Sitting in the main square cafe at Chautauqua with coffee, laptop, iPad, and the book that I promised myself that I would read for an hour today. Julia was off at 8:45 to Girls’ Club with a very capable Lizzy as her aide. Lisa off before that to teach her class. I tidied up our room, washed dishes, made our bed, and headed out. It is a cloudless blue skyed cool day with low humidity. Quiet, with the rumblings of talk about the NY Times, last night’s concert and what someone was wearing. And laughter. An older man gets his wife coffee and a muffin while she thumbs through her Chautauqua Daily news and strains of a choir rehearsing waft in the air. Echoes of a sermon enthusiastically delivered in the amphitheater down the street. To be here for a week is pretty much heaven. To stay for the summer might be more wonderful than a simple soul could handle. The topic is cheating this week and the two speakers I heard yesterday asked hard questions. After a summer spent figuring out next week’s spelling words, keeping toys and the house orderly, and taxiing Julia to therapist appointment, a bit of brain exercise is most welcomed. And of course, Lisa, to talk out the kinks in my heart and hers.
Julia and I had a glorious weekend with the group we call China Sisters -- the group of families who traveled to Nanchung to get our girls. This was our 5th reunion -- the little girls are 6 or so and Julia is 11. Angela who organized this year toasted at Saturday’s dinner, saying how thankful she was for our group, for our willingness to be together, for what we share. I wanted to, but did not, offer a toast of thanks for the love and support these people have offered me over the past two years. There has been no demand on my energy to help get our reunions together since David died. And there is never a time when we are together that I am not offered a hand with whatever is in my hands or Julia. Never a time where I am short of hugs and kindness. And when these people tell me how far Julia has come and comment on this behavior or that, I know that they know. And I know that they share in her growing. What a blessing from where blessings come from to be given such companions.

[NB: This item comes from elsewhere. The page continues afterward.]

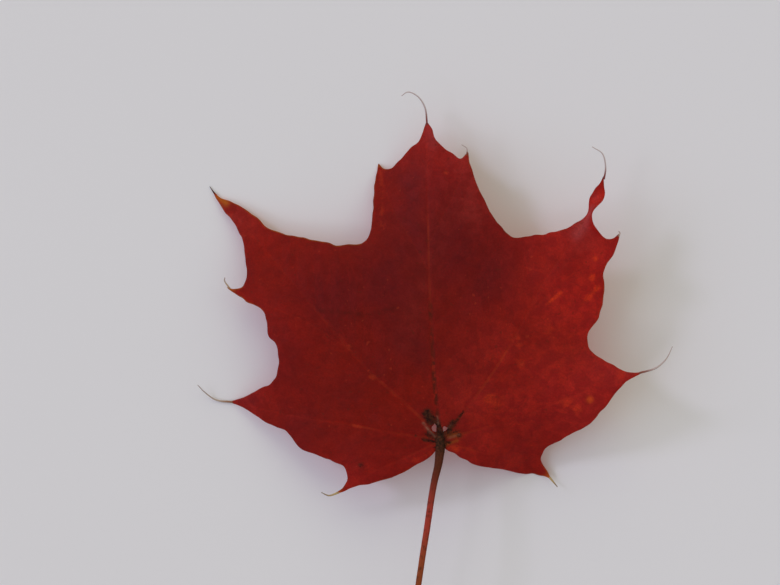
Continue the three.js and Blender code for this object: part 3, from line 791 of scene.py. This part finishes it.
class Paint:
    """A material's nodes, with a short call for each kind of node."""

    def __init__(self, name, roughness, specular):
        self.material = bpy.data.materials.new(name)
        self.material.use_nodes = True
        self.tree = self.material.node_tree
        self.surface = self.tree.nodes["Principled BSDF"]
        self.surface.inputs["Roughness"].default_value = roughness
        self.surface.inputs["Specular IOR Level"].default_value = specular
        self.places = self.tree.nodes.new("ShaderNodeTexCoord").outputs["Object"]

    def put(self, value, socket):
        """Links a node's output to the socket, or sets the socket to a plain value."""
        if isinstance(value, bpy.types.NodeSocket):
            self.tree.links.new(value, socket)
        else:
            socket.default_value = value

    def attribute(self, name):
        node = self.tree.nodes.new("ShaderNodeAttribute")
        node.attribute_name = name
        return node.outputs["Fac"]

    def area(self, name, share):
        """One of the blade's coloured areas, made weaker by the share."""
        return self.times(self.attribute(name), share)

    def noise(self, size_mm, detail=3.0, roughness=0.55, distortion=0.0):
        """Cloudy noise from 0 to 1, with patches of about this size."""
        node = self.tree.nodes.new("ShaderNodeTexNoise")
        self.put(self.places, node.inputs["Vector"])
        node.inputs["Scale"].default_value = 1000 / size_mm
        node.inputs["Detail"].default_value = detail
        node.inputs["Roughness"].default_value = roughness
        node.inputs["Distortion"].default_value = distortion
        return node.outputs["Fac"]

    def cells(self, size_mm, feature):
        """Random cells of this size: a colour for each, or the distance to their edges."""
        node = self.tree.nodes.new("ShaderNodeTexVoronoi")
        node.feature = feature
        self.put(self.places, node.inputs["Vector"])
        node.inputs["Scale"].default_value = 1000 / size_mm
        return node.outputs["Color" if feature == "F1" else "Distance"]

    def maths(self, operation, first, second=0.0):
        node = self.tree.nodes.new("ShaderNodeMath")
        node.operation = operation
        self.put(first, node.inputs[0])
        self.put(second, node.inputs[1])
        return node.outputs[0]

    def times(self, first, second):
        return self.maths("MULTIPLY", first, second)

    def ramp(self, value, low, high, out_low=0.0, out_high=1.0):
        """value, eased from out_low at low to out_high at high."""
        node = self.tree.nodes.new("ShaderNodeMapRange")
        node.interpolation_type = "SMOOTHSTEP"
        self.put(value, node.inputs["Value"])
        limits = {"From Min": low, "From Max": high, "To Min": out_low, "To Max": out_high}
        for name, number in limits.items():
            node.inputs[name].default_value = number
        return node.outputs[0]

    def blend(self, share, first, second, mode="MIX"):
        """The first colour, turning into the second as the share grows."""
        node = self.tree.nodes.new("ShaderNodeMix")
        node.data_type = "RGBA"
        node.blend_type = mode
        for index, value in ((0, share), (6, first), (7, second)):
            if isinstance(value, tuple):
                value = (*value, 1.0)
            self.put(value, node.inputs[index])
        return node.outputs[2]

    def bump(self, height, depth_mm):
        node = self.tree.nodes.new("ShaderNodeBump")
        node.inputs["Distance"].default_value = depth_mm * MM
        self.put(height, node.inputs["Height"])
        self.put(node.outputs[0], self.surface.inputs["Normal"])

    def over(self, share, colour, mode="MIX"):
        """Lays a colour over the paint's shade, as strongly as the share."""
        self.shade = self.blend(share, self.shade, colour, mode)

    def let_light_through(self, share, gain):
        """Mixes in light that passes through the thin sheet, in a brighter shade."""
        through = self.tree.nodes.new("ShaderNodeBsdfTranslucent")
        self.put(self.blend(1.0, self.shade, gain, "MULTIPLY"), through.inputs["Color"])
        mix = self.tree.nodes.new("ShaderNodeMixShader")
        mix.inputs[0].default_value = share
        self.put(self.surface.outputs[0], mix.inputs[1])
        self.put(through.outputs[0], mix.inputs[2])
        self.put(mix.outputs[0], self.tree.nodes["Material Output"].inputs["Surface"])

    def finished(self):
        """The material, with the shade as its surface's colour."""
        self.put(self.shade, self.surface.inputs["Base Color"])
        return self.material


def vein_network(paint):
    """Closeness to the finest veins, from two sizes of meshes."""
    coarse = paint.ramp(paint.cells(2.6, "DISTANCE_TO_EDGE"), 0.0, 0.09, 1.0, 0.0)
    fine = paint.ramp(paint.cells(0.9, "DISTANCE_TO_EDGE"), 0.0, 0.12, 0.55, 0.0)
    return paint.maths("MAXIMUM", coarse, fine)


def vein_lines(paint):
    """Closeness to the main veins, and to the side veins."""
    main = paint.maths("SUBTRACT", paint.attribute("main_gap"),
                       paint.times(paint.attribute("main_radius"), 0.3))
    return (paint.ramp(main, 0.02, 0.26, 1.0, 0.0),
            paint.ramp(paint.attribute("side_gap"), 0.04, 0.3, 1.0, 0.0))


def unevenness(paint, patch):
    """The brightness of the tissue, from fine grain, the meshes of the veins and small patches."""
    grain = paint.ramp(paint.noise(0.55, 3, 0.7), 0.3, 0.7, 0.9, 1.1)
    mesh = paint.ramp(paint.cells(1.1, "F1"), 0.0, 1.0, 0.95, 1.05)
    patches = paint.ramp(patch, 0.0, 1.0, 0.94, 1.06)
    return paint.times(grain, paint.times(mesh, patches))


def dead_tissue(paint):
    """How dead and brown the tissue is: ragged spots round the scorched places."""
    ragged = paint.times(paint.noise(1.1, 4, 0.7, 1.5), 1.5)
    return paint.ramp(paint.maths("ADD", paint.attribute("scorch"), ragged), 1.0, 1.45, 0.0, 0.95)


def upper_reds(paint, mottle, patch):
    """The upper face's reds, from maroon to glowing orange, with its mauve and grey patches: dust,
    and painted sheen where light glances off the blade.
    """
    paint.shade = paint.blend(paint.ramp(mottle, 0.35, 0.7), UPPER["bright_red"], UPPER["deep_red"])
    paint.over(paint.area("maroon", paint.ramp(mottle, 0.3, 0.6, 0.75, 1.0)), UPPER["maroon"])
    blush = paint.blend(patch, UPPER["orange_red"], UPPER["light_red"])
    paint.over(paint.attribute("blush"), blush)
    glow = paint.area("glow", paint.ramp(patch, 0.0, 1.0, 0.6, 1.0))
    paint.over(paint.ramp(glow, 0.2, 0.9, 0.0, 0.8), UPPER["glow"])
    # Painted sheen and dust: a greyish lighter red over the dust_and_sheen areas.
    paint.over(paint.area("dust_and_sheen", paint.ramp(patch, 0.0, 1.0, 0.45, 0.75)), UPPER["dust_and_sheen"])
    # Painted sheen: mauve grey on the rolled tip's neck, fainter near two other tips.
    paint.over(paint.area("ash_and_sheen", 0.7), UPPER["ash_and_sheen"])
    paint.over(1.0, unevenness(paint, patch), "MULTIPLY")


def upper_veins(paint, patch, network):
    """Its veins, the dark dashes along them and the painted shade along a crease."""
    meshes = paint.ramp(paint.attribute("blush"), 0.0, 1.0, 0.12, 0.3)
    paint.over(paint.times(network, meshes), UPPER["network"])
    main, side = vein_lines(paint)
    paint.over(paint.times(side, 0.12), UPPER["side_vein"])
    strong = paint.ramp(paint.attribute("main_radius"), 0.36, 0.46)
    line = paint.times(main, paint.ramp(paint.area("vein_show", strong), 0.0, 1.0, 0.06, 0.65))
    paint.over(paint.times(line, paint.ramp(patch, 0.0, 1.0, 0.6, 1.0)), UPPER["main_vein"])
    dashes = paint.area("vein_dark", paint.ramp(paint.noise(1.6, 3), 0.36, 0.56))
    beside = paint.ramp(paint.attribute("main_gap"), 0.2, 0.95, 0.95, 0.0)
    paint.over(paint.times(beside, dashes), UPPER["vein_dark"])
    # Painted shade: a broken dark line along the crease.
    broken = paint.ramp(paint.noise(1.4, 3), 0.38, 0.6, 0.2, 0.5)
    paint.over(paint.area("crease_shade", broken), UPPER["crease_shade"])


def upper_marks(paint):
    """Its yellow edge, its specks and its dry and dead tissue."""
    edge = paint.ramp(paint.attribute("margin_gap"), 0.05, 0.4, 1.0, 0.0)
    edge = paint.times(edge, paint.ramp(paint.attribute("rim"), 0.0, 1.0, 0.1, 0.85))
    edge = paint.times(edge, paint.ramp(paint.noise(3, 3), 0.35, 0.6, 0.4, 1.0))
    paint.over(edge, UPPER["edge"])
    speck = paint.noise(1.5, 1, 0.5)
    paint.over(paint.ramp(speck, 0.72, 0.80, 0.0, 0.35), UPPER["light_speck"])
    paint.over(paint.ramp(speck, 0.22, 0.30, 0.4, 0.0), UPPER["dark_speck"])
    paint.over(paint.attribute("ochre"), UPPER["ochre"])
    ashen = paint.ramp(paint.noise(0.9, 3, 0.6), 0.4, 0.62)
    brown = paint.blend(ashen, UPPER["burnt"], UPPER["brown"])
    paint.over(dead_tissue(paint), brown)
    paint.over(paint.area("tan", paint.ramp(ashen, 0.0, 1.0, 0.5, 1.0)), UPPER["tan"])


def upper_face():
    """The blade's upper face, which the photo shows."""
    paint = Paint("leaf_upper_face", 0.6, 0.12)
    mottle = paint.noise(14, 4, 0.6)
    patch = paint.ramp(paint.noise(3.2, 3, 0.5, 0.4), 0.34, 0.66)
    network = vein_network(paint)
    upper_reds(paint, mottle, patch)
    upper_veins(paint, patch, network)
    upper_marks(paint)
    grain = paint.noise(1.3, 4, 0.6)
    paint.put(paint.ramp(grain, 0.3, 0.7, 0.5, 0.68), paint.surface.inputs["Roughness"])
    paint.bump(paint.maths("SUBTRACT", paint.times(grain, 0.5), network), 0.015)
    paint.let_light_through(*UPPER_THROUGH)
    return paint.finished()


def lower_face():
    """The blade's lower face: paler, with raised veins."""
    paint = Paint("leaf_lower_face", 0.65, 0.3)
    mottle = paint.noise(12, 4, 0.6)
    grain = paint.noise(1.1, 4, 0.6)
    paint.shade = paint.blend(paint.ramp(mottle, 0.35, 0.7), LOWER["light_red"], LOWER["deep_red"])
    paint.over(paint.attribute("blush"), LOWER["orange_red"])
    paint.over(paint.ramp(grain, 0.3, 0.75, 0.0, 0.3), LOWER["grain"])
    network = vein_network(paint)
    paint.over(paint.times(network, 0.45), LOWER["network"])
    main, side = vein_lines(paint)
    paint.over(paint.times(side, 0.7), LOWER["side_vein"])
    wide = paint.maths("DIVIDE", paint.attribute("main_gap"), paint.attribute("main_radius"))
    wide = paint.ramp(wide, 0.8, 1.3, 1.0, 0.0)
    paint.over(paint.maths("MAXIMUM", main, wide), LOWER["main_vein"])
    paint.over(paint.attribute("ochre"), LOWER["ochre"])
    paint.over(dead_tissue(paint), LOWER["brown"])
    paint.bump(paint.maths("ADD", paint.times(grain, 0.35), network), 0.05)
    paint.let_light_through(*LOWER_THROUGH)
    return paint.finished()


def stalk_skin():
    """The stalk: near black at its top, then red, then brown, with dark blotches."""
    paint = Paint("leaf_stalk_skin", 0.7, 0.06)
    along = paint.attribute("along")
    blotch = paint.noise(2.2, 4, 0.65)
    grain = paint.noise(0.6, 3, 0.6)
    paint.shade = paint.blend(paint.ramp(grain, 0.35, 0.65), *STALK_JOINT)
    for start, end, colour in STALK_COLOURS:
        paint.over(paint.ramp(along, start, end), colour)
    paint.over(paint.ramp(blotch, 0.52, 0.66, 0.0, 0.6), STALK_BLOTCH)
    paint.over(paint.ramp(grain, 0.45, 0.7, 0.0, 0.25), STALK_GRAIN)
    paint.over(paint.ramp(along, 0.985, 1.0), STALK_SCAR)
    paint.bump(grain, 0.04)
    return paint.finished()


def bristle_skin():
    """The bristles: each pale or yellow, by its warmth."""
    paint = Paint("leaf_bristle_skin", 0.65, 0.1)
    along = paint.attribute("along")
    pale = paint.blend(paint.ramp(along, 0.06, 0.4), *BRISTLE_PALE)
    yellow = paint.blend(paint.ramp(along, 0.2, 0.9), *BRISTLE_YELLOW)
    paint.shade = paint.blend(paint.attribute("warmth"), pale, yellow)
    paint.bump(paint.noise(0.5, 3), 0.03)
    return paint.finished()


def floor_skin():
    paint = Paint("floor_skin", 0.6, 0.3)
    paint.shade = paint.blend(paint.noise(160, 2, 0.5), *FLOOR_GREYS)
    return paint.finished()


# ---- Stage, light and camera ----

VIEW_CENTRE = (-13.5, 41.7)      # the middle of the picture, in the leaf's axes
VIEW_DISTANCE = 550
VIEW_PLANE = 12                  # the height at which the picture's width is measured
VIEW_WIDTH = 210.6
SENSOR = 36
CAMERA_REACH, FLOOR_SIZE = 10, 4     # in metres
SKY_STRENGTH = 0.4

# Soft lights, as name, bearing, elevation, spread and the strength of red, green and blue.
LIGHTS = [
    ("window", 153, 32, 10, (0.44, 0.43, 0.59)),
    ("window_glow", 180, 35, 50, (0.62, 0.61, 0.85)),
    ("second_window", 214, 45, 11, (0.11, 0.11, 0.12)),
    ("far_wall", 90, 30, 50, (0.68, 0.67, 0.43)),
    ("side_wall", 20, 30, 50, (0.36, 0.35, 0.23)),
]


def make_camera():
    """The camera, straight above the leaf as in the photo."""
    data = bpy.data.cameras.new("camera")
    data.sensor_width = SENSOR
    data.lens = SENSOR * VIEW_DISTANCE / VIEW_WIDTH
    data.clip_end = CAMERA_REACH
    camera = bpy.data.objects.new("camera", data)
    place = Vector((*VIEW_CENTRE, VIEW_PLANE + VIEW_DISTANCE))
    camera.location = leaf_origin() + place * MM
    bpy.context.scene.collection.objects.link(camera)
    bpy.context.scene.camera = camera


def make_floor():
    """The pale surface that the leaf lies on."""
    bpy.ops.mesh.primitive_plane_add(size=FLOOR_SIZE)
    floor = bpy.context.object
    floor.name = "floor"
    floor.data.materials.append(floor_skin())


def make_light(name, bearing, elevation, spread, strength):
    """A distant soft light, at a bearing counter-clockwise from +X, with its spread in degrees."""
    data = bpy.data.lights.new(name, "SUN")
    data.angle = math.radians(spread)
    data.energy = max(strength)
    data.color = [part / max(strength) for part in strength]
    light = bpy.data.objects.new(name, data)
    turn, lift = math.radians(bearing), math.radians(elevation)
    towards = Vector((math.cos(turn) * math.cos(lift), math.sin(turn) * math.cos(lift),
                      math.sin(lift)))
    light.rotation_euler = towards.to_track_quat("Z", "Y").to_euler()
    bpy.context.scene.collection.objects.link(light)


def make_sky():
    """An even white light from everywhere."""
    world = bpy.data.worlds.new("soft_room")
    world.use_nodes = True
    background = world.node_tree.nodes["Background"]
    background.inputs["Color"].default_value = (1.0, 1.0, 1.0, 1.0)
    background.inputs["Strength"].default_value = SKY_STRENGTH
    bpy.context.scene.world = world


bpy.context.scene.view_settings.view_transform = "Standard"
make_camera()
make_floor()
for light in LIGHTS:
    make_light(*light)
make_sky()

make_blade()
make_stalk()
make_bristles()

So many times I worry about not having what I need -- and to the extent that I need my partner, David, I know I cannot have him. I can spiral down with that thought at times, but I can be rescued just remembering what is it that I have been given. I can still summon up the feeling of amazement and wonder that I felt after David died. That had everything that followed close on death’s heals had not been connected with losing David, that the time would have been so exciting. I am still living in that wonder. People, places, opportunities -- I have needed and what I needed has appeared. Again, being so thankful for the blessing.